In my view, Žižek makes the mistake of conflating a receipt of some portion of the surplus—which CEOs and other corporate managers do in fact receive—with the appropriation of the surplus—which, for the most part, they don’t participate in. So, then, who is the bourgeoisie? Who is the personification of capital? Within the terms of Marx’s critique of political economy, the members of the boards of directors of capitalist corporations form the capitalist class. They are the bourgeoisie—a much smaller class than what Žižek defines as the “new bourgeoisie.” Those who get a cut of the surplus may identify with the bourgeoisie but they do not occupy the class position of capitalists.

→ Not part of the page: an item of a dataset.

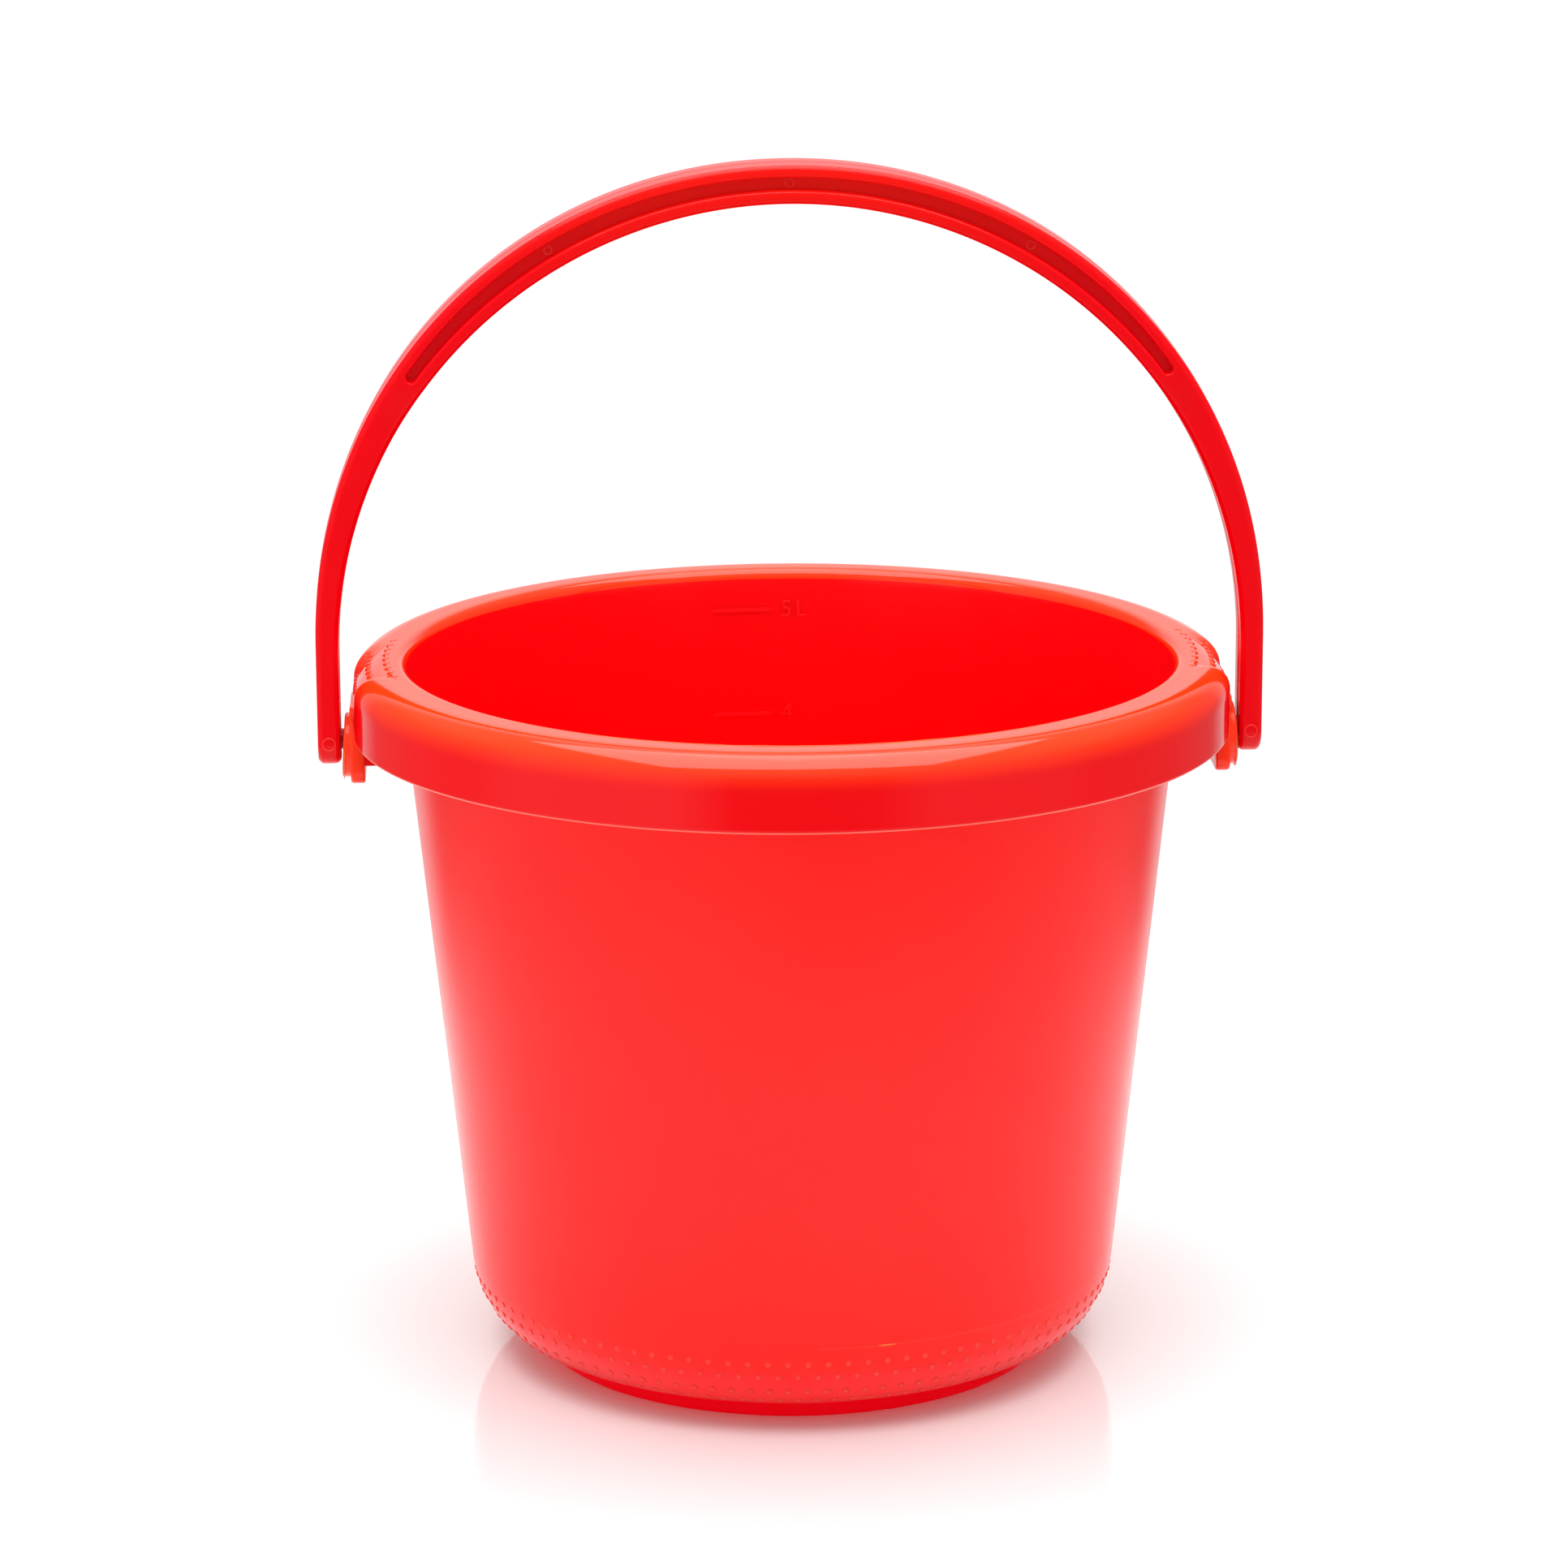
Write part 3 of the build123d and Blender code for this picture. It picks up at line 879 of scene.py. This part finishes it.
ejector_ring("ejector_mark_right", arm_middle, -ARM_HALF_DEPTH, pivot.z, ARM_MARK_RADIUS)
ejector_ring("ejector_mark_left", -arm_middle, -ARM_HALF_DEPTH, pivot.z, ARM_MARK_RADIUS)
for name, share in (("groove_left", -1), ("groove_middle", 0), ("groove_right", 1)):
    lean = share * GROOVE_MARK_LEAN
    a = math.radians(lean)
    reach = (inner_reach(lean) + INNER_FLANGE + outer_reach(lean) - OUTER_FLANGE) / 2
    x, z = reach * math.sin(a), FAN_CENTRE + reach * math.cos(a)
    ejector_ring("ejector_mark_" + name, x, groove_floor, z, GROOVE_MARK_RADIUS)

# ------------------------------------------------------------------------------------------------
# Pivot pins. A round pin on the inside of each arm, moulded with the bail, with a collar at its
# root and a chamfered snap head that has been pressed through the ear's hole.
# ------------------------------------------------------------------------------------------------
pin_low, pin_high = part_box("pivot_pin_right")
PIN_RADIUS = 2.8 * MM
HEAD_RADIUS = pin_high.z - pivot.z
COLLAR = 0.7 * MM
pin_outline = [(pin_low.x, 0.1 * MM), (pin_low.x, HEAD_RADIUS - 1.2 * MM)]
pin_outline += [(pin_low.x + 0.3 * MM, HEAD_RADIUS - 0.8 * MM)]
pin_outline += [(pin_low.x + 1.1 * MM, HEAD_RADIUS - 0.1 * MM)]
pin_outline += [(pin_low.x + 1.3 * MM, HEAD_RADIUS)]
pin_outline += [(ear_low.x - 0.45 * MM, HEAD_RADIUS), (ear_low.x - 0.3 * MM, HEAD_RADIUS - 0.2 * MM)]
pin_outline += [(ear_low.x - 0.3 * MM, PIN_RADIUS + 0.1 * MM), (ear_low.x - 0.1 * MM, PIN_RADIUS)]
pin_outline += [(ear_high.x + 0.2 * MM, PIN_RADIUS), (arm_inner, PIN_RADIUS + COLLAR)]
pin_outline += [(arm_inner + 0.5 * MM, PIN_RADIUS + COLLAR)]
for side, name in ((1, "right"), (-1, "left")):
    rows = []
    for out, away in pin_outline:
        ring = np.radians(np.linspace(0, 360, 48, endpoint=False))
        rows.append([(side * out, away * math.cos(a), pivot.z + away * math.sin(a)) for a in ring])
    pin = skin("snap_pin_" + name, np.array(rows), caps=True, sharp=35)
    pin.data.materials.append(bail_red_and_painted_highlight)
    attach(pin, "handle")
    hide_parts("pivot_pin_" + name)

# ------------------------------------------------------------------------------------------------
# Table. A white glossy sheet under the pail that mirrors it faintly and melts into the white room.
# ------------------------------------------------------------------------------------------------
TABLE_RADIUS = 0.5
TABLE_SOLID = 0.22
TABLE_WHITE = 0.81
TABLE_ROUGHNESS = 0.07
TABLE_IOR = 1.5

table_mesh = bpy.data.meshes.new("table")
table_edge = [swung(TABLE_RADIUS, 0, step * 5) for step in range(72)]
table_mesh.from_pydata([tuple(point) for point in table_edge], [], [list(range(72))])
table = bpy.data.objects.new("table", table_mesh)
bpy.context.scene.collection.objects.link(table)

table_white = bpy.data.materials.new("table_white")
table_white.use_nodes = True
table_nodes = table_white.node_tree.nodes
table_join = table_white.node_tree.links.new
sheet = table_nodes["Principled BSDF"]
sheet.inputs["Base Color"].default_value = (TABLE_WHITE, TABLE_WHITE, TABLE_WHITE, 1)
sheet.inputs["Roughness"].default_value = TABLE_ROUGHNESS
sheet.inputs["IOR"].default_value = TABLE_IOR
spot = table_nodes.new("ShaderNodeTexCoord")
from_middle = table_nodes.new("ShaderNodeVectorMath")
from_middle.operation = "LENGTH"
table_join(spot.outputs["Object"], from_middle.inputs[0])
melt = table_nodes.new("ShaderNodeMapRange")
melt.interpolation_type = "SMOOTHERSTEP"
melt.inputs["From Min"].default_value = TABLE_SOLID
melt.inputs["From Max"].default_value = TABLE_RADIUS
melt.inputs["To Min"].default_value = 1.0
melt.inputs["To Max"].default_value = 0.0
table_join(from_middle.outputs["Value"], melt.inputs["Value"])
table_join(melt.outputs["Result"], sheet.inputs["Alpha"])
table_mesh.materials.append(table_white)

# ------------------------------------------------------------------------------------------------
# Light. One large softbox hangs over the pail and a little in front of it. The rest is the room: a
# bright wall behind, two dim cards in front at the left and right, and dark around the camera.
# ------------------------------------------------------------------------------------------------
SOFTBOX_RADIANCE = 3.9
SOFTBOX_WIDE = 1.62
SOFTBOX_DEEP = 1.47
SOFTBOX_FORWARD = 0.2
SOFTBOX_ABOVE = 1.3
ROOM_WHITE = 1.05
softbox = bpy.data.lights.new("softbox", "AREA")
softbox.shape = "RECTANGLE"
softbox.size = SOFTBOX_WIDE
softbox.size_y = SOFTBOX_DEEP
softbox.energy = SOFTBOX_RADIANCE * math.pi * SOFTBOX_WIDE * SOFTBOX_DEEP
hung = bpy.data.objects.new("softbox", softbox)
hung.location = (0, -SOFTBOX_FORWARD, rim_top + SOFTBOX_ABOVE)
hung.visible_camera = False
bpy.context.scene.collection.objects.link(hung)

world = bpy.data.worlds.new("room")
bpy.context.scene.world = world
world.use_nodes = True
room = world.node_tree.nodes
room_join = world.node_tree.links.new
room.clear()


def worked(operation, *values):
    """Math node over sockets and plain numbers."""
    made = room.new("ShaderNodeMath")
    made.operation = operation
    for socket, value in zip(made.inputs, values):
        if isinstance(value, (int, float)):
            socket.default_value = value
        else:
            room_join(value, socket)
    return made.outputs[0]


def graded(value, stops):
    """Grey ramp over a 0 to 1 value from (place, brightness) stops."""
    made = room.new("ShaderNodeValToRGB")
    bar = made.color_ramp
    while len(bar.elements) < len(stops):
        bar.elements.new(0.5)
    for stop, (at, bright) in zip(bar.elements, stops):
        stop.position = at
        stop.color = (bright, bright, bright, 1)
    room_join(value, made.inputs["Fac"])
    return made.outputs["Color"]


look = room.new("ShaderNodeTexCoord")
aim = room.new("ShaderNodeSeparateXYZ")
room_join(look.outputs["Generated"], aim.inputs["Vector"])
heading = worked("MULTIPLY", worked("ARCTAN2", aim.outputs["X"], aim.outputs["Y"]), 1 / math.tau)
heading_share = worked("ADD", heading, 0.5)
climb = worked("MULTIPLY", worked("ARCSINE", aim.outputs["Z"]), 1 / math.pi)
climb_share = worked("ADD", climb, 0.5)


def round_room(stops):
    """Brightness round the room from (heading in degrees, brightness); 0 is behind, + is right."""
    return graded(heading_share, [(at / 360 + 0.5, bright) for at, bright in stops])


def up_room(stops):
    """Brightness up the room from (degrees above level, brightness)."""
    return graded(climb_share, [(at / 180 + 0.5, bright) for at, bright in stops])


cards = round_room([
    (-180, 0.10), (-163, 0.12), (-147, 0.62), (-105, 0.60), (-85, 0.30), (-40, 0.22), (-25, 0.8),
    (25, 0.8), (40, 0.22), (95, 0.26), (112, 0.40), (145, 0.42), (161, 0.12), (180, 0.10),
])
table_far = round_room([
    (-180, 0.6), (-150, 0.85), (-110, 1.0), (-60, 0.8), (-30, 0.6), (30, 0.6), (70, 0.8),
    (110, 0.8), (150, 0.65), (180, 0.6),
])
back_wall = round_room([(-180, 0), (-38, 0), (-22, 1), (22, 1), (38, 0)])
table_share = up_room([(-22, 1), (-19, 0)])
high_share = up_room([(22, 0), (38, 1)])
back_climb = up_room([(12, 0), (38, 1.2), (62, 1.0), (90, 0.8)])
card_share = worked("SUBTRACT", worked("SUBTRACT", 1, high_share), table_share)
mirrored = worked("MULTIPLY", cards, card_share)
mirrored = worked("ADD", mirrored, worked("MULTIPLY", table_far, table_share))
mirrored = worked("ADD", mirrored, worked("MULTIPLY", high_share, 0.5))
mirrored = worked("ADD", mirrored, worked("MULTIPLY", back_wall, back_climb))
soft = round_room([(-180, 0.9), (-120, 1.0), (-60, 0.95), (60, 0.85), (120, 0.78), (180, 0.9)])

ray = room.new("ShaderNodeLightPath")


def lamp(strength):
    """White background shader of a plain or a graded strength."""
    made = room.new("ShaderNodeBackground")
    made.inputs["Color"].default_value = (1, 1, 1, 1)
    if isinstance(strength, float):
        made.inputs["Strength"].default_value = strength
    else:
        room_join(strength, made.inputs["Strength"])
    return made.outputs[0]


def chosen_for(kind, yes, no):
    """One shader for rays of this kind and another for the rest."""
    made = room.new("ShaderNodeMixShader")
    room_join(ray.outputs[kind], made.inputs[0])
    room_join(no, made.inputs[1])
    room_join(yes, made.inputs[2])
    return made.outputs[0]


ends = room.new("ShaderNodeOutputWorld")
either = chosen_for("Is Glossy Ray", lamp(mirrored), lamp(soft))
room_join(chosen_for("Is Camera Ray", lamp(ROOM_WHITE), either), ends.inputs["Surface"])
bpy.context.scene.view_settings.view_transform = "Standard"

# ------------------------------------------------------------------------------------------------
# Camera. A long lens at chest height, a little left of square to the bail, looking down into the
# pail's mouth.
# ------------------------------------------------------------------------------------------------
CAMERA_AWAY = 1.4977
CAMERA_HEIGHT = 0.5435
CAMERA_LENS = 129.2
CAMERA_ROUND = math.radians(2.7)
CAMERA_DOWN = 0.25178
CAMERA_HEADING = CAMERA_ROUND - 0.00123
CAMERA_ROLL = -0.00378
lens = bpy.data.cameras.new("camera")
lens.lens = CAMERA_LENS
lens.sensor_width = 36
lens.clip_start = 0.05
lens.clip_end = 50
camera = bpy.data.objects.new("camera", lens)
across = -CAMERA_AWAY * math.sin(CAMERA_ROUND)
forward = -CAMERA_AWAY * math.cos(CAMERA_ROUND)
camera.matrix_world = (
    Matrix.Translation((across, forward, CAMERA_HEIGHT))
    @ Matrix.Rotation(-CAMERA_HEADING, 4, "Z")
    @ Matrix.Rotation(math.pi / 2 - CAMERA_DOWN, 4, "X")
    @ Matrix.Rotation(CAMERA_ROLL, 4, "Z")
)
bpy.context.scene.collection.objects.link(camera)
bpy.context.scene.camera = camera

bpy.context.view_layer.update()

And many of the others Žižek includes in the “salaried bourgeoisie”—the public-sector employees, for example—may be able to strike pay and benefit packages that are higher than many employees in the private sector but that doesn’t mean they are getting a cut of the surplus. Their “surplus wages” are because they have unions not because they occupy the same class position as corporate managers.

It’s true that changes within contemporary capitalism require that we revise and update our class categories and think about all the different forms of labor and remuneration that have appeared in recent years. But throwing them all together into the category of the “salaried bourgeoisie” just confuses the issue and serves as a poor guide for a political analysis of the conditions and consequences of the struggles that erupted during the Arab Spring and have now spread around the world.